The number of flotations of companies that have previously received corporate backing has been growing over the past couple years. More interestingly, it has been companies from the life sciences sector that beat other sectors in going public.

The number of initial public offerings (IPOs) involving corporate venturers as exiting investors, which we at GCV Analytics have been tracking has been going up over the past few years: in 2017, it increased to 45, up from 39 such transactions the previous year, and by the time of writing of the present piece, there were 56 recorded IPOs with corporates exiting throughout 2018. This is still far from the peak (70 IPOs) recorded in 2014 but the overall trend is upward.

This is also true for the total dollar amounts involved in these flotations.
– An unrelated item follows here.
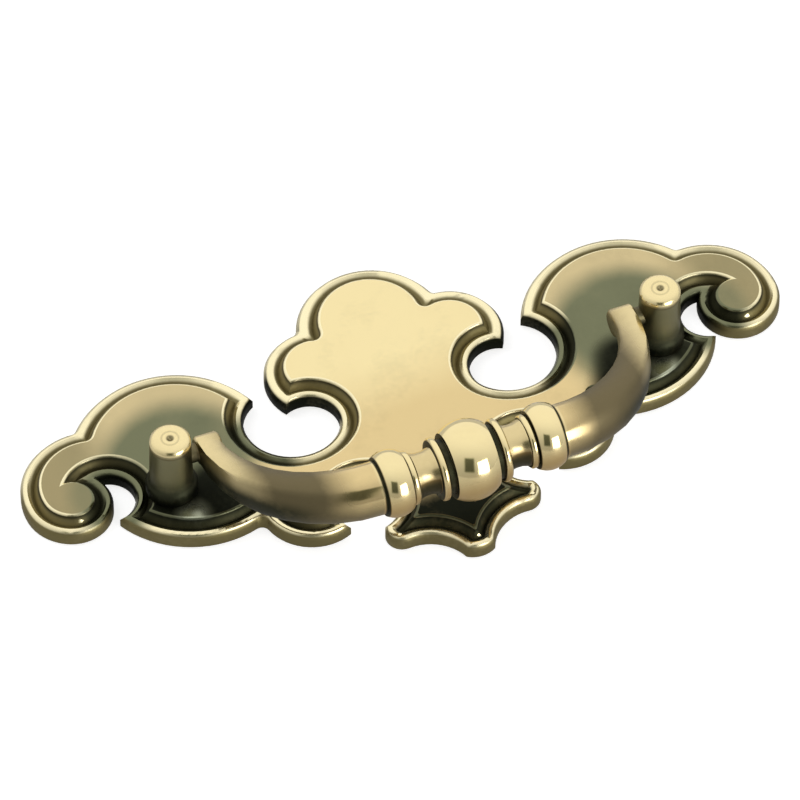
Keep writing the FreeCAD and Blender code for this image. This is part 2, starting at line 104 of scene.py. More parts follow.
@dataclass
class Graph:
    """A node tree with short ways to add the nodes that the finishes use."""

    tree: bpy.types.NodeTree

    def node(self, kind: str, **settings: object) -> bpy.types.Node:
        """Add a node and set its plain properties.

        Args:
            kind: The node's type name.
            settings: Property names and values.

        Returns:
            The new node.
        """
        made = self.tree.nodes.new(kind)
        for name, value in settings.items():
            setattr(made, name, value)
        return made

    def feed(self, socket: Socket, value: object) -> None:
        """Link a socket to another, or set its own value.

        Args:
            socket: The input that is fed.
            value: A socket, a number or a colour of three numbers.
        """
        if isinstance(value, bpy.types.NodeSocket):
            self.tree.links.new(value, socket)
        elif isinstance(value, tuple) and socket.type == "RGBA":
            socket.default_value = (*value, 1.0)
        else:
            socket.default_value = value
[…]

We observed a four-fold increase from $4.32bn in 2016 to $18bn in such IPOs in 2017. So far, the total estimated dollar value of such exits stands at $20.62bn in 2018.

While there are recorded exits of corporates in IPOs of companies from virtually all sectors, one sector in particular – health and life sciences – sticks out when analysing the number of exits by sector. This has been the case since 2011, when we started our publications and began recording data.

Is there anything about developing medicinal drugs, treatments and medical devices which is inherently favourable when it comes to becoming part of public markets?

The surge of biotech IPOs is currently a trend in public markets, which has drawn the attention of large financial media outlets like Forbes Magazine. According to Forbes, the rise of “biotech IPOs” is due to a combination of an attractive tax package for established pharmaceuticals, which enables them to pour funds into licensing deals as well as mergers and acquisitions, along with the presence of “crossover” institutional and traditional financial investors that are active in both private and public markets (e.g. Deerfield Management).

This, however, seems to have been a consistent trend at least in the realm of corporate venture capital exits for much longer. The drug and medical devices development business is characterised by long and expensive R&D processes when it comes to obtaining regulatory approvals and patents to subsequently reap economic benefits. In short, if executed internally, it is a long-term investment that is rather tardy in generating returns. In an economic environment of low interest rates (in which we have been living since the end of the Great Recession), it is more financially viable for incumbent pharmaceutical companies to externalise their costly R&D and engage in a variety of investment to harness external innovation and eventually make it commercially viable – whether it is via licencing deals, minority stakes in startups, outright acquisitions or IPOs. It is not surprising, therefore, this heightened interest in health and life science innovation has brought about a bigger demand for funding by life sciences enterprises in equity markets, private and public alike.

Finally, as shown on the third chart here, IPOs of corporate-backed business from the Health sector are not necessarily even among the most sizeable ones. While there seems to be no particular pattern associated with median size of such IPOs, in recent years companies from the consumer, media, IT and transport sector appear to have been raising larger IPOs than businesses from other sectors.